Detractors worry that computerizing clinic observations will diminish the role experience plays in diagnosis. According to Sonder, such a technical aspect is intended to enhance replace a hands-on examination by an experienced practitioner, not replace it.
“Right now, the eye of the beholder is the method we use,” she said. “We are not replacing experience, but we are saying that the video tapes can pick up expressions that a human might miss.”
Sonder saw the combination’s benefit first-hand when she and a horse owner deliberated over whether to perform an invasive procedure on a mare brought to her for treatment. According to Sonder, the animal was alert, its ears were forward, and it showed no obvious sign of pain.
“But when I looked at her nostrils, their shape indicated that she was in pain,” Sonder recalled. “The owner chose to have the procedure done, and we found out that she had a much bigger problem than we initially thought.”
As a result, Sonder believes that the combination of technology and experience will indispensable to veterinarians.
“Not only can this technology address pain, but it can also help us treat the animal faster,” Sonder said.
Clara Mason, DVM, of the American Association of Equine Practitioners Equine Welfare Committee, agreed, adding that eventually, she would like to see a computer program that equine veterinarians can use in their own clinics.
“I can see it being a very useful tool for us,” Dr. Mason said.
Small animal specialist Bronya M. Redden, DVM, also believes that such a program could increase the efficiency of her practice. According to Dr.
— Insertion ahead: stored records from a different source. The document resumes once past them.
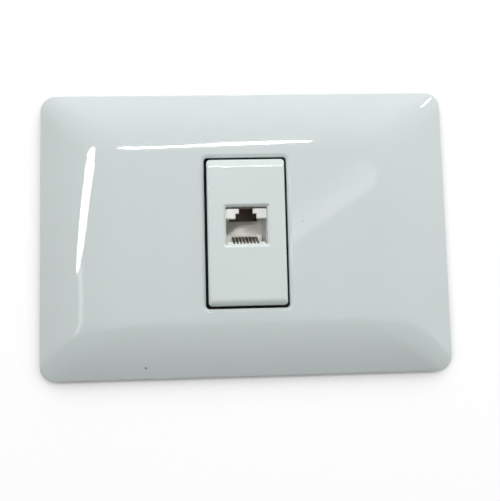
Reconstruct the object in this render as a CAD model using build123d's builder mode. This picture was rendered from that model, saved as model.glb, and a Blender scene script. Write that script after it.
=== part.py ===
from build123d import *
from math import radians, tan
import os

os.makedirs("parts", exist_ok=True)

# Ethernet wall socket: one upright module in the middle of a wide cover plate. All sizes in millimetres.
# X runs to the right and Z up, as the socket hangs. The wall is the plane y = 0 and the front faces -Y.

# Cover plate
plate_width = 122.0
plate_height = 84.5
plate_corner = 4.5
plate_rim = 2.8
plate_crown = 7.0
plate_wall = 2.0
border_run_x = 22.0
border_run_z = 18.4
border_power = 2.0
border_steps = 3
crown_corner = 8.0
rim_round = 0.6
window_lip = 0.9
window_lip_depth = 0.5
plate_rib = 1.0
plate_rib_inset = 12.5
plate_rib_z = 9.0
rib_foot_gap = 0.6
rib_end_gap = 1.0
root_depth = 0.4
pick_reach = 0.01

# Module face and the opening for the plug
module_width = 23.0
module_height = 42.9
module_corner = 1.1
module_proud = 1.3
window_gap = 0.8
face_wall = 2.3
top_bevel_rise = 2.0
top_bevel_depth = 0.7
bottom_roll_rise = 2.1
bottom_roll_depth = 1.4
face_side_bevel = 0.45
opening_z = 2.0
opening_gap = 0.15
opening_bevel = 0.75
opening_corner = 0.3

# Module body behind the face
body_side_step = 0.25
body_end_step = 1.2
body_wall = 1.2
tooth_width = 7.6
tooth_bite = 0.9
tooth_length = 3.4
tooth_gap = 0.05
tongue_slit = 0.8
tongue_length = 10.0
guide_rib = 1.2
board_ledge_width = 12.0
board_ledge_depth = 3.0
board_ledge_bite = 0.9

# Mounting frame
frame_slack = 0.15
frame_inset_x = 8.0
frame_inset_z = 6.25
frame_corner = 6.0
frame_flange = 1.6
frame_rise = 3.2
frame_reach = 2.6
seat_bar = 1.6
ring_wall = 1.6
ring_gap_z = 4.0
ring_gap_x = 0.75
frame_notch = 0.8
frame_rib = 1.2
frame_rib_z = 14.0
frame_rib_drop = 0.6
bead_width = 1.2
bead_rise = 1.2
bead_end = 8.0
box_slot_width = 4.1
box_slot_length = 8.0
box_slot_inset = 11.25
catch_inset = 13.0
catch_width = 7.0
catch_proud = 0.55
catch_length = 0.9
hook_width = 6.0
hook_wall = 1.2
hook_barb = 0.6
hook_gap = 0.2
barb_gap = 0.05
hook_tip = 1.0

# Plug socket
cavity_width = 11.9
cavity_height = 7.35
cavity_foot_gap = 0.1
keyway_wide = 6.2
keyway_wide_rise = 1.5
keyway_narrow = 4.1
keyway_narrow_rise = 1.55
keyway_wall = 1.2
shade_slot = 0.4
pocket_width = 9.4
pocket_rise = 0.7
cavity_depth = 14.3
socket_depth = 17.0
socket_side_wall = 1.5
socket_roof = 1.3
socket_floor_wall = 1.5
socket_lip = 0.8
socket_rear_wall = 1.5
socket_edge_break = 0.22
lug_share = 1 / 3
lug_length = 2.4
lug_gap = 0.05
peg_radius = 0.6
peg_x = 6.4

# Contact wires and the insert that they bend round
contact_count = 8
contact_pitch = 1.016
contact_width = 0.5
contact_thickness = 0.35
contact_bend = 0.65
contact_rise_angle = 20.0
hump_bend = 0.8
hump_back = 7.4
tip_rise = 0.2
tip_reach = 0.6
tail_row_step = 2.2
tail_bend = 0.4
tail_stick_out = 0.7
insert_slack = 0.1
insert_side_gap = 0.3
insert_slot_gap = 0.06
insert_nose_gap = 0.95
insert_channel = 2.0
fence_rise = 0.5
fence_length = 2.2
comb_rise = 2.9
comb_back = 11.2
comb_slot = 0.9

# Circuit board
board_side_gap = 0.15
board_end_gap = 1.0
board_thickness = 1.6
board_corner = 0.8
hole_slack = 0.15

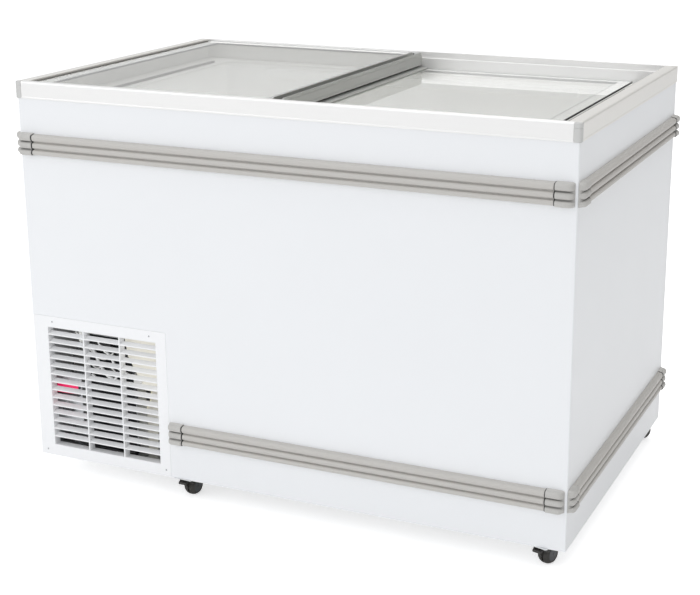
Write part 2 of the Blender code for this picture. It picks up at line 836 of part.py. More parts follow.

Redden, the availability of a pain-detecting computer program would enhance her initial examinations and inform her decisions about which pain medication she prescribes and how frequently it should be administered.
At the same time, such a program would also allow technicians to better manage care throughout the patient’s stay.
“You have a lot of people handling the animals, and sometimes, an animal’s pain medication will wear off sooner than expected, ” Redden said. “If the technicians had something to follow, it would be wonderful. Also, we’d like to see programs that would help us identify fear or nervousness or stress, too.”
In fact, Rashid envisions that similar systems will be developed for veterinarians who treat small animals, as well as for use with primates, cattle and other livestock.
“I can imagine it being used to scan the faces of cats and dogs as long as they develop a way to distinguish those expressions in graphics,” she said.
For now, Sonder believes that the pain study is at the cutting edge of merging technology with the science of veterinary medicine.
Ultimately, it will help us all be better veterinarians, she said.
For Rashid, the project provides a rare opportunity to see the effect of her work.
“As a computer scientist, you usually are far removed from the application,” Rashid said. “It’s really nice to know how this might help animals.”